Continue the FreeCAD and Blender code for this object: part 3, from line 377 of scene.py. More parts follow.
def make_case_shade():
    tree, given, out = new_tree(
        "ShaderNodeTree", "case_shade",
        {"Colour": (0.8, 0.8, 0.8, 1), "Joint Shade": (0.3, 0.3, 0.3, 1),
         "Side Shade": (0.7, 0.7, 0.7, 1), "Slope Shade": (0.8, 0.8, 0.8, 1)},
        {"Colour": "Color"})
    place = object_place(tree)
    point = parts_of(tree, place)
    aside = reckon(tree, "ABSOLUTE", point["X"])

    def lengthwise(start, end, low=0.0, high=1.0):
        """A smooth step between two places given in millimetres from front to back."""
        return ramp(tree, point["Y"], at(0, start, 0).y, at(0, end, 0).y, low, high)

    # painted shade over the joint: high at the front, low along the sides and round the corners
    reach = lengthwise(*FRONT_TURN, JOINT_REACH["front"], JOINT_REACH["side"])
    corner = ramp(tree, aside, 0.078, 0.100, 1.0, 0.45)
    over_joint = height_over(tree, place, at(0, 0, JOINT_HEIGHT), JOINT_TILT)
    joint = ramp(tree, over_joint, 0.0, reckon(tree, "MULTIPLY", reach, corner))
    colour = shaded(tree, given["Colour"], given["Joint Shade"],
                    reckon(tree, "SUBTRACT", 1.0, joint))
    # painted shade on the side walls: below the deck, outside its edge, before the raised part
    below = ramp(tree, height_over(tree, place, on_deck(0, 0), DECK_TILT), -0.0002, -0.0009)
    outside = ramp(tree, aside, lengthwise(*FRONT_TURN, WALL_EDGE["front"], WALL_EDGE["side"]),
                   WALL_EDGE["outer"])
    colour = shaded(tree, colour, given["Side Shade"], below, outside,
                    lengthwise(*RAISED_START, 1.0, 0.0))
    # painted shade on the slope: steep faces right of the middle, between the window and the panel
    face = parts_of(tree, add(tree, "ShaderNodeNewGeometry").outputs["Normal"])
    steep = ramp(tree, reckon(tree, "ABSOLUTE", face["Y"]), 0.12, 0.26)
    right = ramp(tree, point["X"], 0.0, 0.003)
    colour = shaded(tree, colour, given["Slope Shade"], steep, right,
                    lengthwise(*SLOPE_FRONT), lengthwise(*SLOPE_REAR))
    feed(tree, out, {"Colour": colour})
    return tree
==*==
## PROBLEM TO WORK ON
Restate the whole listing exactly.

## WRITTEN RESPONSE
Continue the FreeCAD and Blender code for this object: part 3, from line 377 of scene.py. More parts follow.
def make_case_shade():
    tree, given, out = new_tree(
        "ShaderNodeTree", "case_shade",
        {"Colour": (0.8, 0.8, 0.8, 1), "Joint Shade": (0.3, 0.3, 0.3, 1),
         "Side Shade": (0.7, 0.7, 0.7, 1), "Slope Shade": (0.8, 0.8, 0.8, 1)},
        {"Colour": "Color"})
    place = object_place(tree)
    point = parts_of(tree, place)
    aside = reckon(tree, "ABSOLUTE", point["X"])

    def lengthwise(start, end, low=0.0, high=1.0):
        """A smooth step between two places given in millimetres from front to back."""
        return ramp(tree, point["Y"], at(0, start, 0).y, at(0, end, 0).y, low, high)

    # painted shade over the joint: high at the front, low along the sides and round the corners
    reach = lengthwise(*FRONT_TURN, JOINT_REACH["front"], JOINT_REACH["side"])
    corner = ramp(tree, aside, 0.078, 0.100, 1.0, 0.45)
    over_joint = height_over(tree, place, at(0, 0, JOINT_HEIGHT), JOINT_TILT)
    joint = ramp(tree, over_joint, 0.0, reckon(tree, "MULTIPLY", reach, corner))
    colour = shaded(tree, given["Colour"], given["Joint Shade"],
                    reckon(tree, "SUBTRACT", 1.0, joint))
    # painted shade on the side walls: below the deck, outside its edge, before the raised part
    below = ramp(tree, height_over(tree, place, on_deck(0, 0), DECK_TILT), -0.0002, -0.0009)
    outside = ramp(tree, aside, lengthwise(*FRONT_TURN, WALL_EDGE["front"], WALL_EDGE["side"]),
                   WALL_EDGE["outer"])
    colour = shaded(tree, colour, given["Side Shade"], below, outside,
                    lengthwise(*RAISED_START, 1.0, 0.0))
    # painted shade on the slope: steep faces right of the middle, between the window and the panel
    face = parts_of(tree, add(tree, "ShaderNodeNewGeometry").outputs["Normal"])
    steep = ramp(tree, reckon(tree, "ABSOLUTE", face["Y"]), 0.12, 0.26)
    right = ramp(tree, point["X"], 0.0, 0.003)
    colour = shaded(tree, colour, given["Slope Shade"], steep, right,
                    lengthwise(*SLOPE_FRONT), lengthwise(*SLOPE_REAR))
    feed(tree, out, {"Colour": colour})
    return tree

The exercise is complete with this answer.